2. “Chop Chop Master Onion Rap” – PaRappa the Rapper, PSX
This song is the “YMCA” of video game music. Everybody knows it, and the dance moves are the exact lyrics of the song. Its vast fan base can be attributed to the wide availability of Playstation Underground discs, which featured “Onion’s Rap” in demo form, a shame since PaRappa is full of potential karaoke jams. I really have to applaud composers Masaya Matsuura and Yoshihisa Suzuki: they made fun and catchy rap songs about relatively mundane things (like waiting in line for the bathroom) that people of all ages could enjoy. Its greatest success lies in PaRappa’s relatability to the player with overcoming self doubt, trying to woo a dream girl, and holding down a low wage job. I’m a huge rap and hip hop fan — bitches and hoes are great and all — but can’t we talk about something else? Like taking a driving test or baking a gross cake?
1. “You’re Not Here” – Silent Hill 3, PS2
It’s a lot of pressure picking the final song of the night. It can’t be something that will make people want to keep going, but it also can’t send people home crying. “You’re Not Here” by musical mastermind Akira Yamaoka is the perfect middle ground. The rocking guitar and up-tempo beat will keep people on their feet, while the lyrics give rise to just the right amount of depressing self-reflection.

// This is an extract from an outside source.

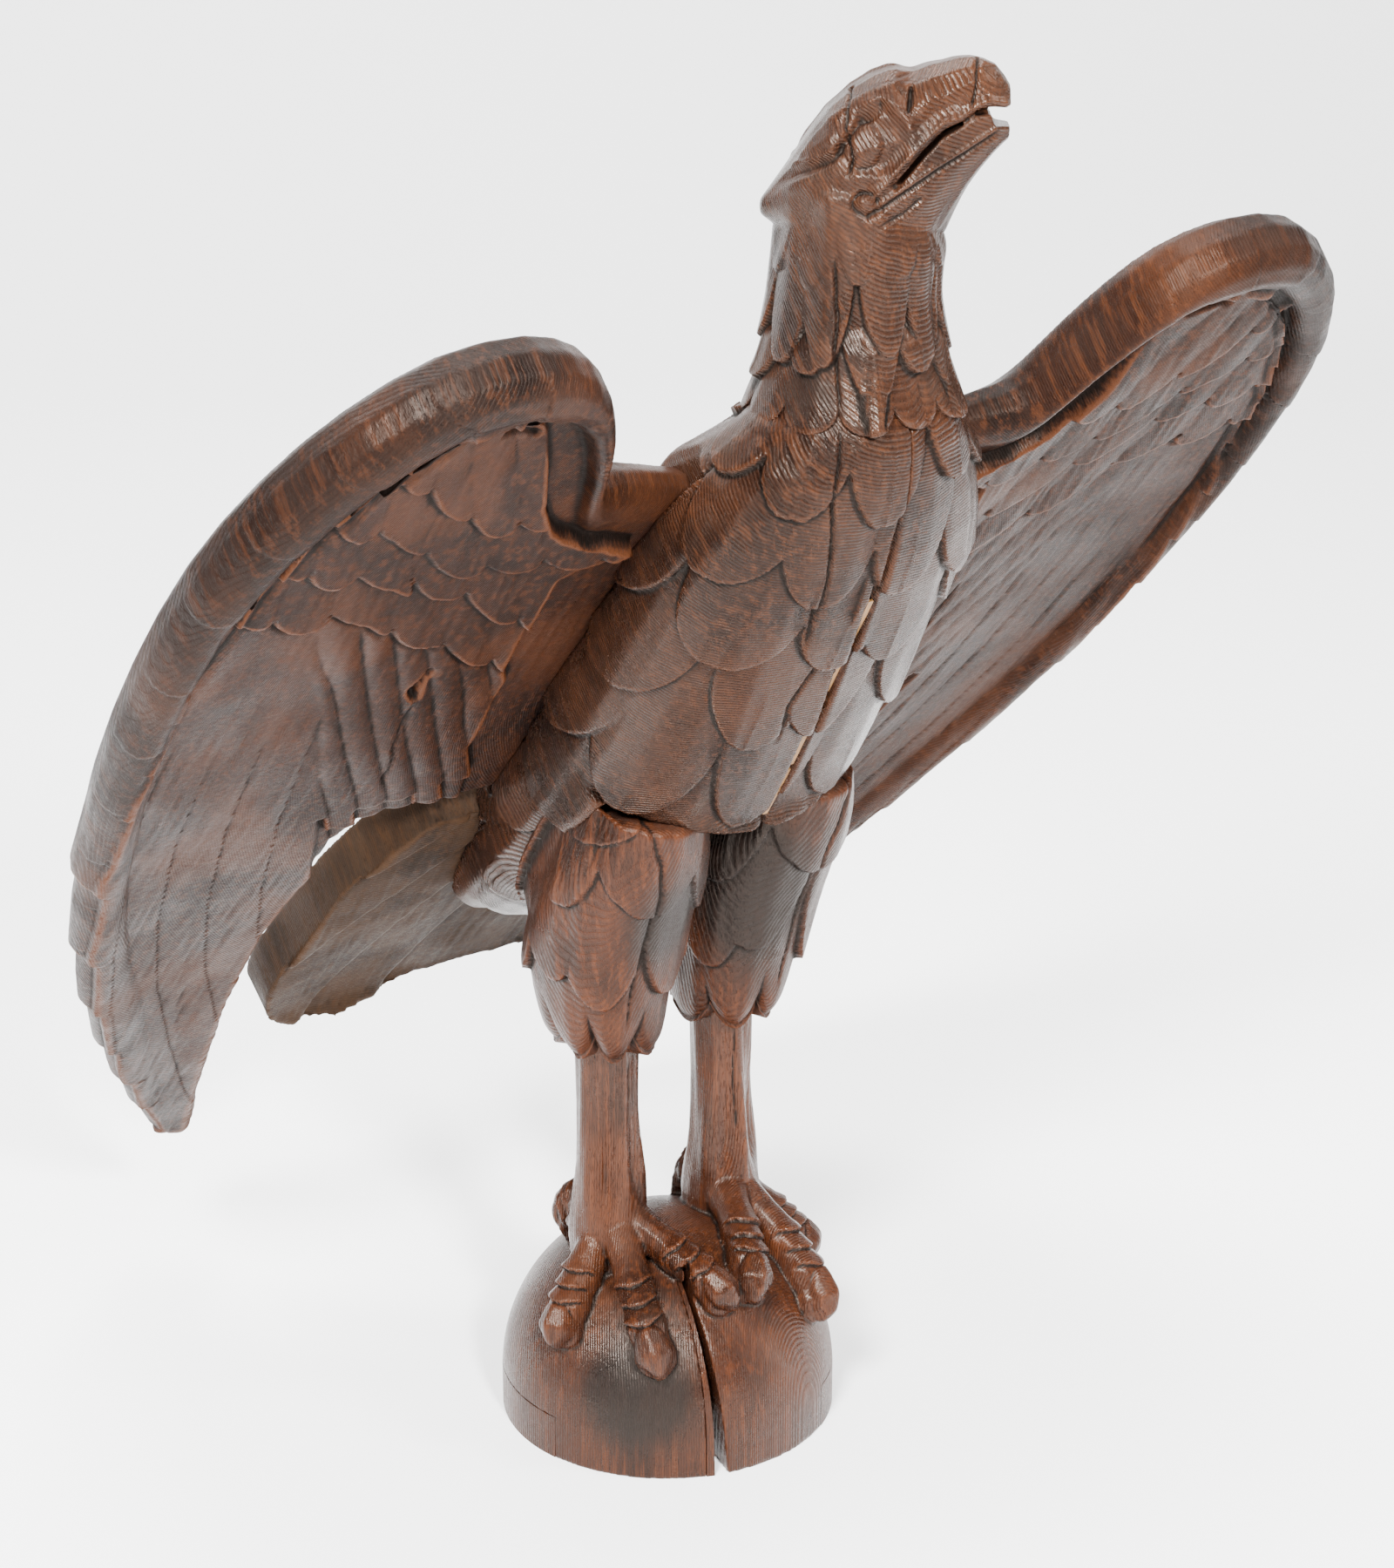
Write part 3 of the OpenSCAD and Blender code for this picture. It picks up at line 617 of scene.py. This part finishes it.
def carve_head():
    b = Blank("head_and_neck", 0.9)
    base = (b.p[:, 2] < 602)
    hold = (base & (b.first_n[:, 2] < -JOINT_FACE)).astype(float)
    u, w, z = head_place(b.p)
    beak = step(20, 34, u) * (z > 690)
    b.smooth(60, np.maximum(hold, 0.75 * beak))
    u, w, z = head_place(b.p)
    uz = np.column_stack([u, z])
    normal = b.normals()
    flank = step(0.15, 0.5, np.abs(normal @ SIDEWAYS))
    lift = np.zeros(len(u))

    height = z - np.interp(u, *zip(*BROW))
    cap = step(-0.3, 2.4, height) * step(24, 12, u)
    lift += flank * (2.2 * cap - 1.9 * bell(height, -1.8, 2.2) * step(20, 8, u) * step(-44, -38, u))
    eye = oval_radius(u, z, 1, 714.5, 9.5, 10.0, 12)
    orbit = oval_radius(u, z, 5, 715, 17, 14, 10)
    lift += flank * (-2.2 * step(1.1, 0.6, orbit) + 1.9 * np.sqrt(clamp01(1 - eye ** 2))
                     - 0.4 * bell(eye, 1.12, 0.16))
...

It still baffles me that a super weird horror series has some of the best rock tracks to ever grace my ear holes. All of Yamaoka’s tracks are full of passion, and convey various ranges of emotion, blurring the line between what is considered “game music” and just “music.” With “You’re Not Here,” he blends the musical styles of bands like Hole and The Breeders, with just a sprinkling of Depeche Mode, while still retaining his own original style. If you pop this song on at any party, I guarantee people will ask you about it. Then you can put on your hipster glasses as you tell them it is from a video game.
Now that you’re educated, get out there, grab a mic, and in the words of the great Mötley Crüe, “Knock ‘Em Dead, Kid.”